-- start of Material for the task --

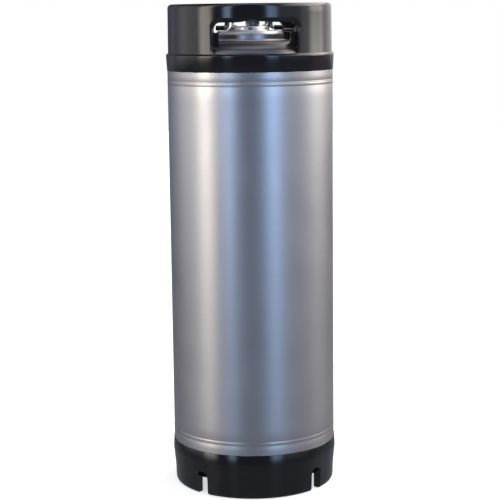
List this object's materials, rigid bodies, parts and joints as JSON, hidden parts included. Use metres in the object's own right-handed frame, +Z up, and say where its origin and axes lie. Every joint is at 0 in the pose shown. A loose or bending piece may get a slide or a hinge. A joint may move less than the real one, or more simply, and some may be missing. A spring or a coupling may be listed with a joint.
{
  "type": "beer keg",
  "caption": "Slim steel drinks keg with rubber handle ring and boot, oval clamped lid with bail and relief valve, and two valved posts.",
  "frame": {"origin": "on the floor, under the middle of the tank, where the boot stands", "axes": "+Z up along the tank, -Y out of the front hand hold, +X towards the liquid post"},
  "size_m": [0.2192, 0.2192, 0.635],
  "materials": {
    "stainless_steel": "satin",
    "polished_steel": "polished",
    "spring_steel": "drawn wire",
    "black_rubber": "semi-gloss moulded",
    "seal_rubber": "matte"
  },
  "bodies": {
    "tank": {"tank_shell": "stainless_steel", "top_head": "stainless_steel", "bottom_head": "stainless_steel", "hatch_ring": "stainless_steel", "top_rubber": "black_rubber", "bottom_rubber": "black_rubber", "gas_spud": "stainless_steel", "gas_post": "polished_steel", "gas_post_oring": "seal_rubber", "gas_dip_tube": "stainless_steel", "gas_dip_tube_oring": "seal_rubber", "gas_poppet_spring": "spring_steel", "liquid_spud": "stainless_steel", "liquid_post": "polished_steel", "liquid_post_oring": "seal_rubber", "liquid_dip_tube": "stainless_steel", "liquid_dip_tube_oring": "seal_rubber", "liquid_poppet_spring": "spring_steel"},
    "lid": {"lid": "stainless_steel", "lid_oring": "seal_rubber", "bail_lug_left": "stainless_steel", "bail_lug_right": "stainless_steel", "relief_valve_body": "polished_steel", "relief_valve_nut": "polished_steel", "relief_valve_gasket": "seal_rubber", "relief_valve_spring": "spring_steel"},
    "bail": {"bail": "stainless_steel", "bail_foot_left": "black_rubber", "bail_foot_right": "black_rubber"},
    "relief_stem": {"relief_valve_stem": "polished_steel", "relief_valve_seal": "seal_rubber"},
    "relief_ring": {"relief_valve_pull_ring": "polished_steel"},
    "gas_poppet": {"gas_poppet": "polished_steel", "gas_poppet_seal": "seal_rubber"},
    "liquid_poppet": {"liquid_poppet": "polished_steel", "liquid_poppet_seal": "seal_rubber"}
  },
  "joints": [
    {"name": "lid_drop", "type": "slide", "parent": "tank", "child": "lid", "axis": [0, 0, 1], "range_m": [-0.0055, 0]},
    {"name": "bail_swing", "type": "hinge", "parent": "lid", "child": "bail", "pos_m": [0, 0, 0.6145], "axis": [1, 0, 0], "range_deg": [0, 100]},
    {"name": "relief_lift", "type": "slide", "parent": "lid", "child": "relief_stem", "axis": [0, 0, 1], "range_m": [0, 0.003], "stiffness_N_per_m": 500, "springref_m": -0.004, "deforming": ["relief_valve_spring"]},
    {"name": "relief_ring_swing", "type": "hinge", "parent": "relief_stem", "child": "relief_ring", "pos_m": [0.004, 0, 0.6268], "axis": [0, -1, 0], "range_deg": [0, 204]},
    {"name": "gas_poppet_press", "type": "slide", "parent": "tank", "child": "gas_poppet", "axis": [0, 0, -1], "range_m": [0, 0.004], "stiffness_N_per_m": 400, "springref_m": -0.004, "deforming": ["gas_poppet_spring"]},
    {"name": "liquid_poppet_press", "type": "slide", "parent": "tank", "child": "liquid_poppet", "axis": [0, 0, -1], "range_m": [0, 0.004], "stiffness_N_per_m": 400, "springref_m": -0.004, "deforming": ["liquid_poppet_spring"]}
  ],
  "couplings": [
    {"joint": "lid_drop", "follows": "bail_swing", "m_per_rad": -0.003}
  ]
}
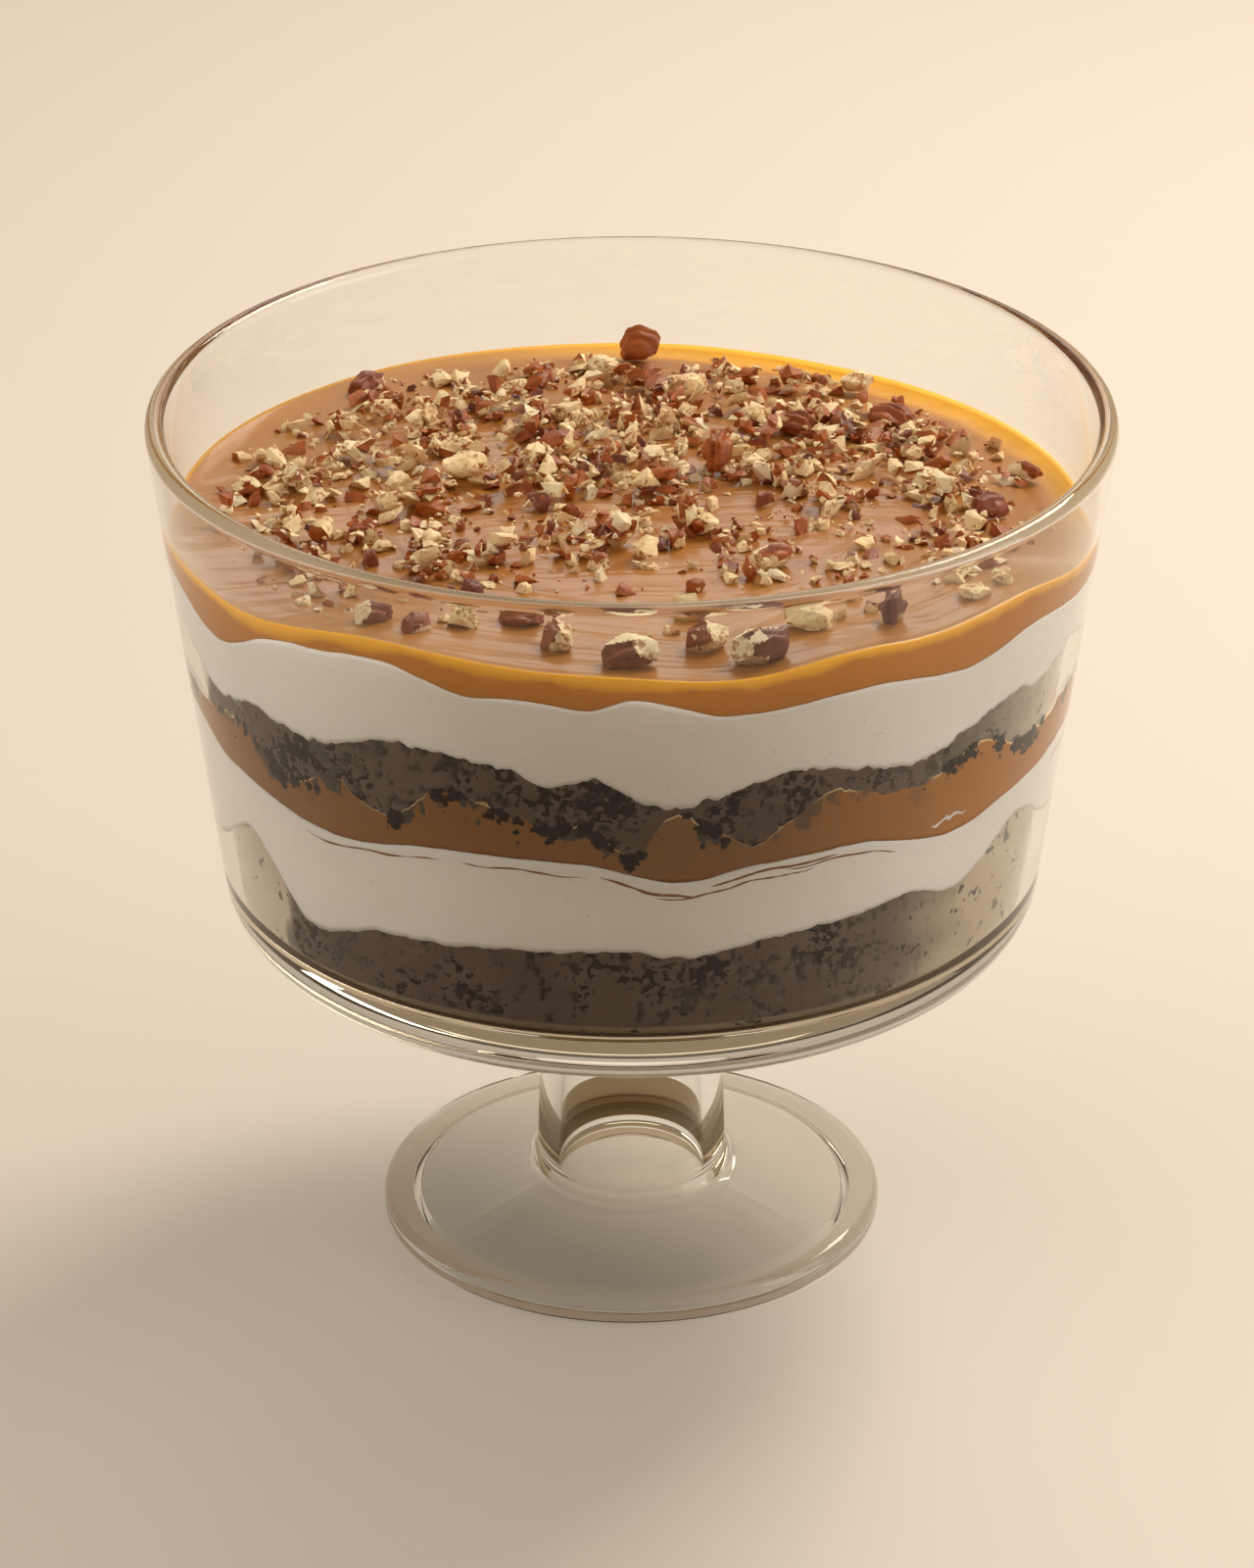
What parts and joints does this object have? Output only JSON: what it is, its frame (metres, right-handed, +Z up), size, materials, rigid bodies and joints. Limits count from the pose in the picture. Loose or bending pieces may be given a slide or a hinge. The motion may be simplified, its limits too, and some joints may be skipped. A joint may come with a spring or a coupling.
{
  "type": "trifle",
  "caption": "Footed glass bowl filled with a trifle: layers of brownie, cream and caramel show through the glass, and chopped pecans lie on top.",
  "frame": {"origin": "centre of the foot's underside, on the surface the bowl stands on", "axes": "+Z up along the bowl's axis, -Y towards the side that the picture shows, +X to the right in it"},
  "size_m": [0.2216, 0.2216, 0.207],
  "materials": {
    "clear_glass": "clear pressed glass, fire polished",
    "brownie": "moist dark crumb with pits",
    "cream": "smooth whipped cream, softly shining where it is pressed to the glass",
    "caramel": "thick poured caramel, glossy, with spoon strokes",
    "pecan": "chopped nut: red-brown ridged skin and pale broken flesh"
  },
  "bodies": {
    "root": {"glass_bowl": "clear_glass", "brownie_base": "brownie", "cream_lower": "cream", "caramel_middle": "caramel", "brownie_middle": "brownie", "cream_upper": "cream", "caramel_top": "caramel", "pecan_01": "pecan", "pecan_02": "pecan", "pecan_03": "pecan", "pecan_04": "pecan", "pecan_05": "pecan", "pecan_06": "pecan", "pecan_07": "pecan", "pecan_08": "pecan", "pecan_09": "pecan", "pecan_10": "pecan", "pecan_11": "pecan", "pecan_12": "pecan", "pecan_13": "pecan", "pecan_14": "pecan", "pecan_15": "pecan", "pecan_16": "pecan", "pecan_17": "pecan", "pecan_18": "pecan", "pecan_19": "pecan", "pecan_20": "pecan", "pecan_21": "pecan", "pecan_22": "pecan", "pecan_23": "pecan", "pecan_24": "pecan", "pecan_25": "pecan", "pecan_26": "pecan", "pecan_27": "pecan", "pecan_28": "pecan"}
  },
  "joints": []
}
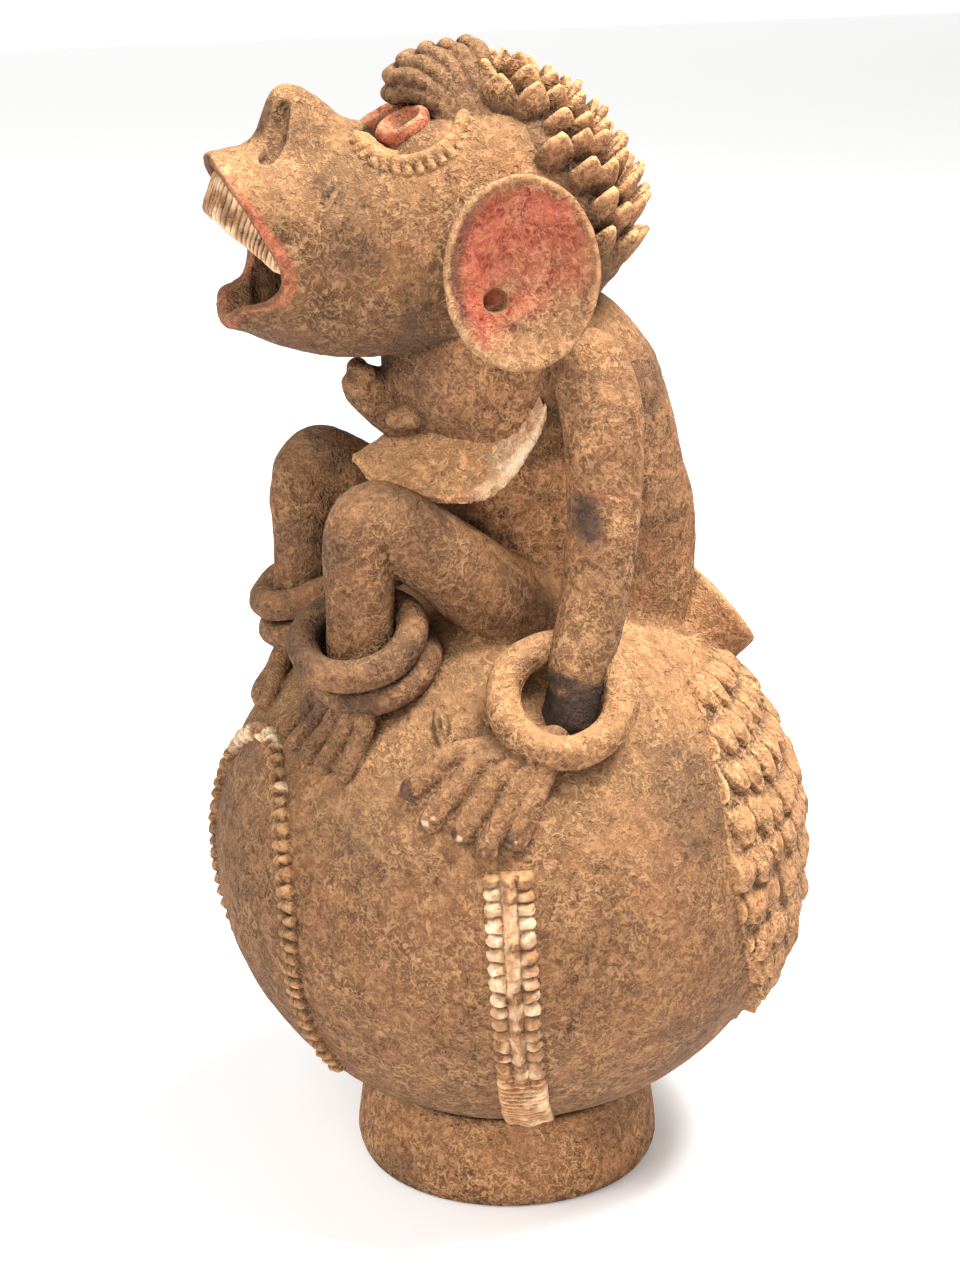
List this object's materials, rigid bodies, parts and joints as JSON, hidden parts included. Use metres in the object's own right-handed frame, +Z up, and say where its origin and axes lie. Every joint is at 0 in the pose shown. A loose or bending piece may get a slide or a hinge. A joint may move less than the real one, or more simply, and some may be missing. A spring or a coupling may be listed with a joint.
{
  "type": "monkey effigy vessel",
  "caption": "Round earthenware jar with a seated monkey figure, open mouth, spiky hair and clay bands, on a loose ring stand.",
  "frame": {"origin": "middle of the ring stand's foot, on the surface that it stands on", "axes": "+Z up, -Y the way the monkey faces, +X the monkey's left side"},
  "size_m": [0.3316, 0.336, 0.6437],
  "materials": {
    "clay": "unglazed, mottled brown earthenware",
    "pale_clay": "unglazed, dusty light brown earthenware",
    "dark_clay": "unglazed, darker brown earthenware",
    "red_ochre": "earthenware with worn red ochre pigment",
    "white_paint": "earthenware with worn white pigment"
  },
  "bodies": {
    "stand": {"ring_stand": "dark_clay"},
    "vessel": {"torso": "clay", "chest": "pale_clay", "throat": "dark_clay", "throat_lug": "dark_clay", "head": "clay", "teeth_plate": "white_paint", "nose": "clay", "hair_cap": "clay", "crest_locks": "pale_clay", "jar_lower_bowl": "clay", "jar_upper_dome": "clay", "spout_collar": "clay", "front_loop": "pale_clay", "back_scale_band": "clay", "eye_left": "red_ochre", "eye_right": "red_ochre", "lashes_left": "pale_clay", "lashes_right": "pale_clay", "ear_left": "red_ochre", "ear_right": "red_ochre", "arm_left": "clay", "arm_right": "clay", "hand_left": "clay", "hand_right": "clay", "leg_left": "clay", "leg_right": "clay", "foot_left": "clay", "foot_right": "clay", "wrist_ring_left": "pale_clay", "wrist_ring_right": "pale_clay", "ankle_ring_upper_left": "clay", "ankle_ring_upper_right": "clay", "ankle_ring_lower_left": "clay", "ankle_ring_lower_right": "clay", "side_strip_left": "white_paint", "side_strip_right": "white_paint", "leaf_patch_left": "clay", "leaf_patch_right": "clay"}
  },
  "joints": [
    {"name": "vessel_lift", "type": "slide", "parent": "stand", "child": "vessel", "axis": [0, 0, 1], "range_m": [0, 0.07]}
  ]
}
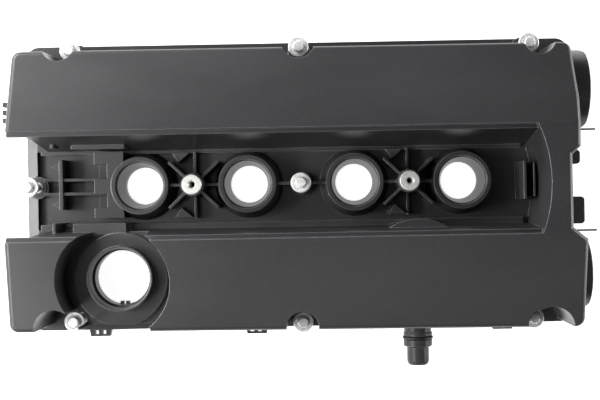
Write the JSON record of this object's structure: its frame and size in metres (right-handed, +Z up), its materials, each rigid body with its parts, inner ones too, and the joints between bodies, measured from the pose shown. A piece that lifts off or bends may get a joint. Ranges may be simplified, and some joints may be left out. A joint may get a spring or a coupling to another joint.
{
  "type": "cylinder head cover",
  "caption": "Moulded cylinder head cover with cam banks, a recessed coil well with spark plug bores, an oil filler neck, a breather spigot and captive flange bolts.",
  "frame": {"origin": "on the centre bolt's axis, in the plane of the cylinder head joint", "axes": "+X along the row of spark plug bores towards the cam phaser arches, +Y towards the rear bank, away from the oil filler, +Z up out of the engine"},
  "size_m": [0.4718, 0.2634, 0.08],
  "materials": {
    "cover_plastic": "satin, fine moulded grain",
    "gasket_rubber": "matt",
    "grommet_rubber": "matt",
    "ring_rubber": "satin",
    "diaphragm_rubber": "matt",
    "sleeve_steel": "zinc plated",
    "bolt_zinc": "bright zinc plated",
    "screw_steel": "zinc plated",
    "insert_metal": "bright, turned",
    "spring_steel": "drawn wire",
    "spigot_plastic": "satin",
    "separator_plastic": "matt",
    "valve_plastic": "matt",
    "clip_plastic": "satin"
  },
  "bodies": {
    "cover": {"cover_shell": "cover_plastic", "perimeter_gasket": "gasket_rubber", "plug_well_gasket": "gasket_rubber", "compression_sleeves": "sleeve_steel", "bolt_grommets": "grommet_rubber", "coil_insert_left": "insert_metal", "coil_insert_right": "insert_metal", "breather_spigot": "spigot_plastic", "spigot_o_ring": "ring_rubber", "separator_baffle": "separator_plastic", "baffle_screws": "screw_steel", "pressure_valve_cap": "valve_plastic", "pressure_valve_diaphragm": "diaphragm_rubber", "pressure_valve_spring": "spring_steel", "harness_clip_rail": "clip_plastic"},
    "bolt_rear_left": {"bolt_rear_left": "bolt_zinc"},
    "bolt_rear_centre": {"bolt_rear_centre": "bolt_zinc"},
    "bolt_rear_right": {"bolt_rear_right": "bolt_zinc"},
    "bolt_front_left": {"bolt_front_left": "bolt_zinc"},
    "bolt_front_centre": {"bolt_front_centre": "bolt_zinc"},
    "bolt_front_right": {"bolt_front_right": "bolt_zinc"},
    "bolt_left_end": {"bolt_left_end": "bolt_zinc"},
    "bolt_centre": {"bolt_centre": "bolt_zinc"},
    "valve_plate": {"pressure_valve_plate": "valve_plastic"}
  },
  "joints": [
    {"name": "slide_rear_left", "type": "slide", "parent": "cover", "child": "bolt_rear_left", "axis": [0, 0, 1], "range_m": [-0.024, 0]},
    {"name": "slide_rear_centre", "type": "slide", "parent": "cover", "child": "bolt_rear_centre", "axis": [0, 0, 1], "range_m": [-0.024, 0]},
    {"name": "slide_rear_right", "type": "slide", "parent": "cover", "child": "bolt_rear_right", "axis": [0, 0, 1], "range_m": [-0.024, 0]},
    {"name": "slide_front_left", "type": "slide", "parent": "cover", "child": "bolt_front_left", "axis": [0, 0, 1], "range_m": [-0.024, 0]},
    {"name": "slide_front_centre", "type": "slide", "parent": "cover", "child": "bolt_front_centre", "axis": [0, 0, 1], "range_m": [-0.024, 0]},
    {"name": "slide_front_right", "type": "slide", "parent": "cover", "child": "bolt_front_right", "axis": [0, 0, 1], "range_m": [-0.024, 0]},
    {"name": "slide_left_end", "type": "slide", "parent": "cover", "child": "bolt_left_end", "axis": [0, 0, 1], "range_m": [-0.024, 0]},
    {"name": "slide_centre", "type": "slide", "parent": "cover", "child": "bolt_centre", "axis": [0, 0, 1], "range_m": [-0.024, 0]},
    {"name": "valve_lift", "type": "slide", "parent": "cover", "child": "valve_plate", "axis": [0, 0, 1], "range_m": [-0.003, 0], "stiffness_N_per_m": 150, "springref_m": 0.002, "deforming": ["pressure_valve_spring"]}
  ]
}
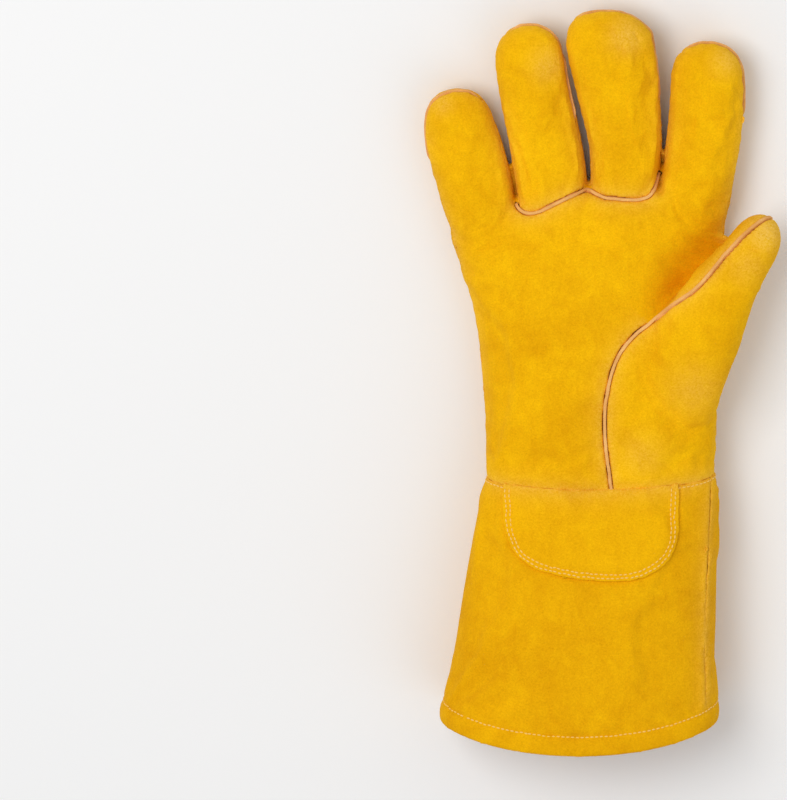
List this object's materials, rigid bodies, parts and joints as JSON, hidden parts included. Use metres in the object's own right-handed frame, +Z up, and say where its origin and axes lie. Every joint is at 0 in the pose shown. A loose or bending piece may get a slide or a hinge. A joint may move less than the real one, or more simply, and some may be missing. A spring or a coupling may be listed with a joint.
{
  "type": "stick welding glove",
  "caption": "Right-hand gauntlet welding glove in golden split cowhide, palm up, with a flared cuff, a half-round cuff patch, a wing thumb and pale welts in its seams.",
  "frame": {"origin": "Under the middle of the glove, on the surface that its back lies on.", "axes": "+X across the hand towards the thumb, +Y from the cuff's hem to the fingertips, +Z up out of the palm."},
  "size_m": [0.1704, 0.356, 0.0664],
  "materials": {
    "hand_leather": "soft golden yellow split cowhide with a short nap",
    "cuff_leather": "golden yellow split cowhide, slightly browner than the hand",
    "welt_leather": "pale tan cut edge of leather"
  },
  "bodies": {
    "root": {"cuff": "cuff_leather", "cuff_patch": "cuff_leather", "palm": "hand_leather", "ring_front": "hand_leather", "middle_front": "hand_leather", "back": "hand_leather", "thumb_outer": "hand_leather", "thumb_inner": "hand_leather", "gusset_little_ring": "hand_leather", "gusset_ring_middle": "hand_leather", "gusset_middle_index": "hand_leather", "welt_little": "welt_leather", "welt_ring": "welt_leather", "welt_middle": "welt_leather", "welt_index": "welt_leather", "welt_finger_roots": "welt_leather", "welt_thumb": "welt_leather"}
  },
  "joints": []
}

-- end of Material for the task --

* [What is needed]
State how many lines of the records above contain "that", with no words besides the number.

* [Solution to this task]
4